* Task details *
Quote the data below in full, please, without altering anything.

* Start Data shown *

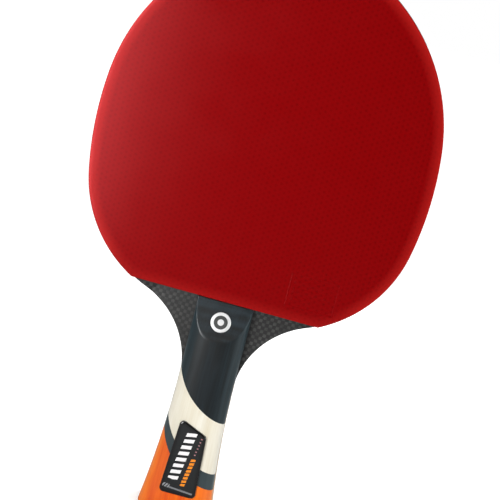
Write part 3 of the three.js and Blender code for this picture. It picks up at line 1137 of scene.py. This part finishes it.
tree.links.new(glow, shader.inputs["Emission Strength"])
floor_mesh.materials.append(floor_look)
floor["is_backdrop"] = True

surround = bpy.data.worlds.new("surround")
surround.use_nodes = True
bpy.context.scene.world = surround
tree = surround.node_tree
direction = add_node(tree, "ShaderNodeTexCoord").outputs["Generated"]
behind = add_node(tree, "ShaderNodeSeparateXYZ", {0: direction}).outputs["Y"]
cast = map_range(tree, behind, -0.1, 0.7, surround_front, surround_back)
seen_by_camera = add_node(tree, "ShaderNodeLightPath").outputs["Is Camera Ray"]
inputs = {0: seen_by_camera, 2: cast, 3: 1.0}
brightness = add_node(tree, "ShaderNodeMix", inputs).outputs[0]
backdrop = next(node for node in tree.nodes if node.type == "BACKGROUND")
backdrop.inputs["Color"].default_value = (1.0, 1.0, 1.0, 1.0)
tree.links.new(brightness, backdrop.inputs["Strength"])

view_distance = 0.5945
view_azimuth = math.radians(1.53)
view_elevation = math.radians(11.08)
view_roll = math.radians(14.54)
view_aim = Vector((0.0042, 0.0, 0.1242))
lens = 96.87
back = Vector((
    math.sin(view_azimuth) * math.cos(view_elevation),
    -math.cos(view_azimuth) * math.cos(view_elevation),
    math.sin(view_elevation),
))
camera = new_object("camera", bpy.data.cameras.new("camera"))
camera.data.lens = lens
camera.data.clip_start = 0.01
camera.location = view_aim + back * view_distance
camera.rotation_mode = "QUATERNION"
level = (-back).to_track_quat("-Z", "Y")
camera.rotation_quaternion = level @ Quaternion((0.0, 0.0, 1.0), view_roll)
bpy.context.scene.camera = camera
bpy.context.scene.view_settings.view_transform = "Standard"


def softbox(name, place, size, power):
    """A soft lamp at place that faces the paddle's middle and isn't itself seen."""
    lamp = bpy.data.lights.new(name, "AREA")
    lamp.shape = "RECTANGLE"
    lamp.size, lamp.size_y = size
    lamp.energy = power
    holder = new_object(name, lamp)
    holder.location = place
    holder.rotation_mode = "QUATERNION"
    holder.rotation_quaternion = (view_aim - Vector(place)).to_track_quat("-Z", "Y")
    holder.visible_camera = False


softbox("left_softbox", (-0.65, -0.45, 0.35), (0.4, 0.6), 0.6)
softbox("sheen_panel", (-0.2, -0.4, 0.18), (0.15, 0.34), 1.72)
softbox("overhead_lamp", (0.0, -0.3, 1.3), (1.0, 1.0), 4.5)
softbox("right_lamp", (0.7, -0.3, 0.3), (0.4, 0.6), 4.6)
softbox("back_softbox", (0.26, 0.45, 0.2), (0.2, 0.36), 1.6)

low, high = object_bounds()
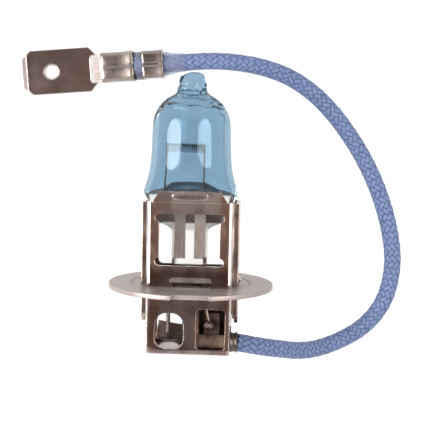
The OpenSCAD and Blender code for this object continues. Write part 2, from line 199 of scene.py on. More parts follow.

* End Data shown *

* Completed exercise *
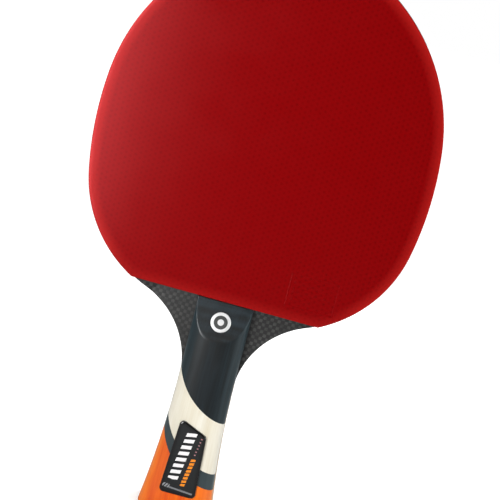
Write part 3 of the three.js and Blender code for this picture. It picks up at line 1137 of scene.py. This part finishes it.
tree.links.new(glow, shader.inputs["Emission Strength"])
floor_mesh.materials.append(floor_look)
floor["is_backdrop"] = True

surround = bpy.data.worlds.new("surround")
surround.use_nodes = True
bpy.context.scene.world = surround
tree = surround.node_tree
direction = add_node(tree, "ShaderNodeTexCoord").outputs["Generated"]
behind = add_node(tree, "ShaderNodeSeparateXYZ", {0: direction}).outputs["Y"]
cast = map_range(tree, behind, -0.1, 0.7, surround_front, surround_back)
seen_by_camera = add_node(tree, "ShaderNodeLightPath").outputs["Is Camera Ray"]
inputs = {0: seen_by_camera, 2: cast, 3: 1.0}
brightness = add_node(tree, "ShaderNodeMix", inputs).outputs[0]
backdrop = next(node for node in tree.nodes if node.type == "BACKGROUND")
backdrop.inputs["Color"].default_value = (1.0, 1.0, 1.0, 1.0)
tree.links.new(brightness, backdrop.inputs["Strength"])

view_distance = 0.5945
view_azimuth = math.radians(1.53)
view_elevation = math.radians(11.08)
view_roll = math.radians(14.54)
view_aim = Vector((0.0042, 0.0, 0.1242))
lens = 96.87
back = Vector((
    math.sin(view_azimuth) * math.cos(view_elevation),
    -math.cos(view_azimuth) * math.cos(view_elevation),
    math.sin(view_elevation),
))
camera = new_object("camera", bpy.data.cameras.new("camera"))
camera.data.lens = lens
camera.data.clip_start = 0.01
camera.location = view_aim + back * view_distance
camera.rotation_mode = "QUATERNION"
level = (-back).to_track_quat("-Z", "Y")
camera.rotation_quaternion = level @ Quaternion((0.0, 0.0, 1.0), view_roll)
bpy.context.scene.camera = camera
bpy.context.scene.view_settings.view_transform = "Standard"


def softbox(name, place, size, power):
    """A soft lamp at place that faces the paddle's middle and isn't itself seen."""
    lamp = bpy.data.lights.new(name, "AREA")
    lamp.shape = "RECTANGLE"
    lamp.size, lamp.size_y = size
    lamp.energy = power
    holder = new_object(name, lamp)
    holder.location = place
    holder.rotation_mode = "QUATERNION"
    holder.rotation_quaternion = (view_aim - Vector(place)).to_track_quat("-Z", "Y")
    holder.visible_camera = False


softbox("left_softbox", (-0.65, -0.45, 0.35), (0.4, 0.6), 0.6)
softbox("sheen_panel", (-0.2, -0.4, 0.18), (0.15, 0.34), 1.72)
softbox("overhead_lamp", (0.0, -0.3, 1.3), (1.0, 1.0), 4.5)
softbox("right_lamp", (0.7, -0.3, 0.3), (0.4, 0.6), 4.6)
softbox("back_softbox", (0.26, 0.45, 0.2), (0.2, 0.36), 1.6)

low, high = object_bounds()
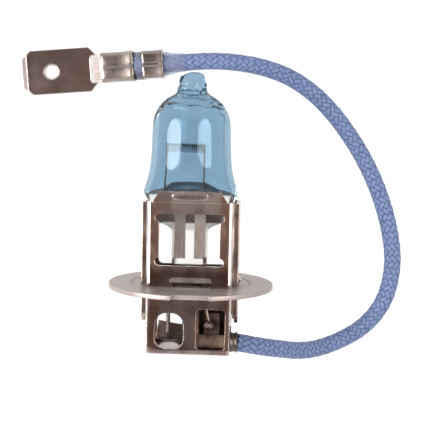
The OpenSCAD and Blender code for this object continues. Write part 2, from line 199 of scene.py on. More parts follow.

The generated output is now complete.